After Sept. 11, any president would have welcomed Pakistan as an indispensable ally. But for Bush, the personal goes hand-in-hand with political necessity. When the two leaders met at the United Nations last November, the American president laid on a charm offensive. Beyond the expected praise for Musharraf as a leader of “courage and vision” in confronting “the evildoers” (remember them?), Bush also revealed that the Pakistani general possesses “an education vision which I find to be enlightened.” At a time when the Northern Alliance was poised to capture Kabul, it is gratifying to picture the general and the Texan talking animatedly about phonics and standardized testing.

Musharraf’s image, both in the press and in the Situation Room at the White House, is that of a reform-minded military leader standing tall as our only bulwark against Islamic fundamentalism. This heroic portrait meshes perfectly with the Bush team’s one-dimensional friend-or-foe worldview. What makes this nuance-free interpretation so persuasive is that no one in the upper reaches of the administration seems to have had much prior firsthand experience with Pakistan. Take Christina Rocca, the near-invisible assistant secretary of state for South Asian affairs, who won her spurs as a Senate foreign-policy staffer for Sam Brownback, R-Kan., a legislator unlikely to be mistaken for William Fulbright. Rocca, who spent 15 years at the CIA, speaks four languages. Unfortunately, none of them is Urdu, the language of the vernacular Pakistani press.

Now that Musharraf has been anointed as Our Guy, he has virtually unlimited withdrawal rights from the Washington favor bank. (That is, unless Pakistan’s request for tariff protection conflicts with the selfish demands of the domestic textile industry as Franklin Foer recently documented in the New Republic.) When Musharraf arrived in Washington for a mid-February state visit, Bush personally rewarded him with a coveted “Get Out of Democracy Free” card. At their joint White House press conference, Bush gushed over the general’s “vision of a Pakistan as a progressive, modern, and democratic Islamic society.” But when it comes to free elections, Bush believes that friends shouldn’t pester friends for details. Empowered by the president’s bland indifference about any timetable for a return to democracy, Musharraf confided to Pakistani reporters, while in Washington, that he intends to stay in power for at least three years. Even now that the general has mandated an unconstitutional April 30 plebiscite to ratify his one-man rule, the administration doesn’t even bother to ask, “Is that what you mean by a democratic Islamic society?”

With scant curiosity about the internal workings of other nations, Bush is a natural believer in the Great Man theory of history. It is questionable whether the president understands, even now, that Pakistan’s leading democratic parties—OK, they’re corrupt—are secular and pro-Western rather than Islamist. But in fairness, Bush is only latest in a long line of presidents who have been gulled by promise-America-anything foreign leaders.

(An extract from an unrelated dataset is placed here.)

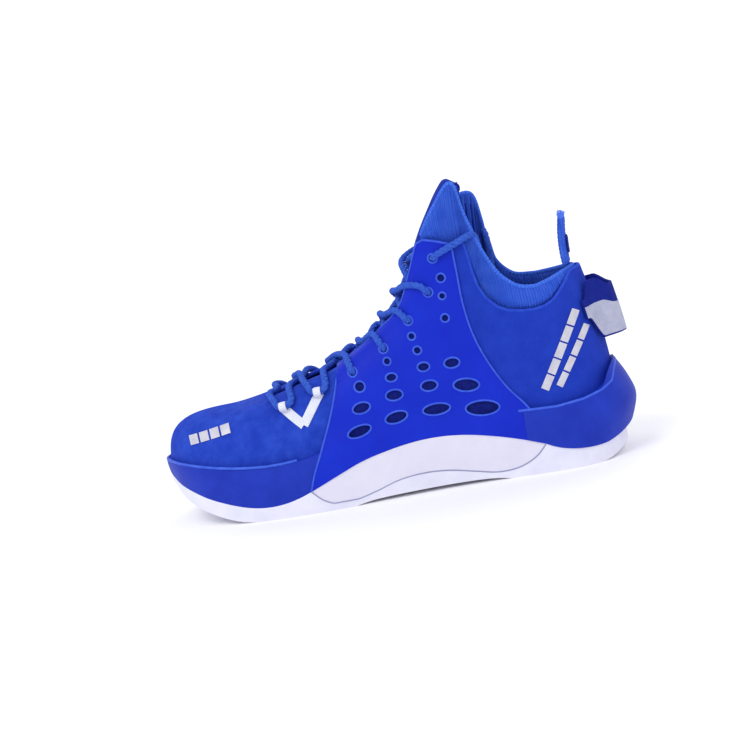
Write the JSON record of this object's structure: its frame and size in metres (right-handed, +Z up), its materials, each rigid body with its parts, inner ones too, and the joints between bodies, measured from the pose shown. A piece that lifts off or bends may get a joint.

Remember that the supposedly sophisticated Bill Clinton invaded Haiti to restore that selfless democrat Jean-Bertrand Aristide to power. Clinton, like George H.W. Bush before him, was also seduced by corrupt Mexican President Carlos Salinas de Gortari and his three degrees from Harvard. Even as it was emerging that Salinas was implicated in covering up a political assassination, the Clinton administration was still backing him for president of the World Trade Organization. George Bush Sr. was not blessed with flawless X-ray vision when it came to reading men’s souls either. His long-standing personal ties to Manuel Noriega dated back to his days as CIA director, but all through the 1988 presidential campaign, Bush piously insisted that he never, ever suspected that the Panamanian strongman was involved with any drug stronger than Bufferin.

Hubris helps explain why presidents come to believe that they are capable of reading the truth about their international counterparts after as little as a single meeting. In reality, the shrewder judges of character may be the foreign leaders sitting across the table. Roy Jenkins’ new biography of Winston Churchill recounts a comment the British prime minister made after the war. “No lover ever studied every whim of his mistress as I did those of President Roosevelt,” Churchill said. A similar seduction seems to have taken place when Gen. Musharraf pulled the pashmina over George W. Bush’s believing eyes.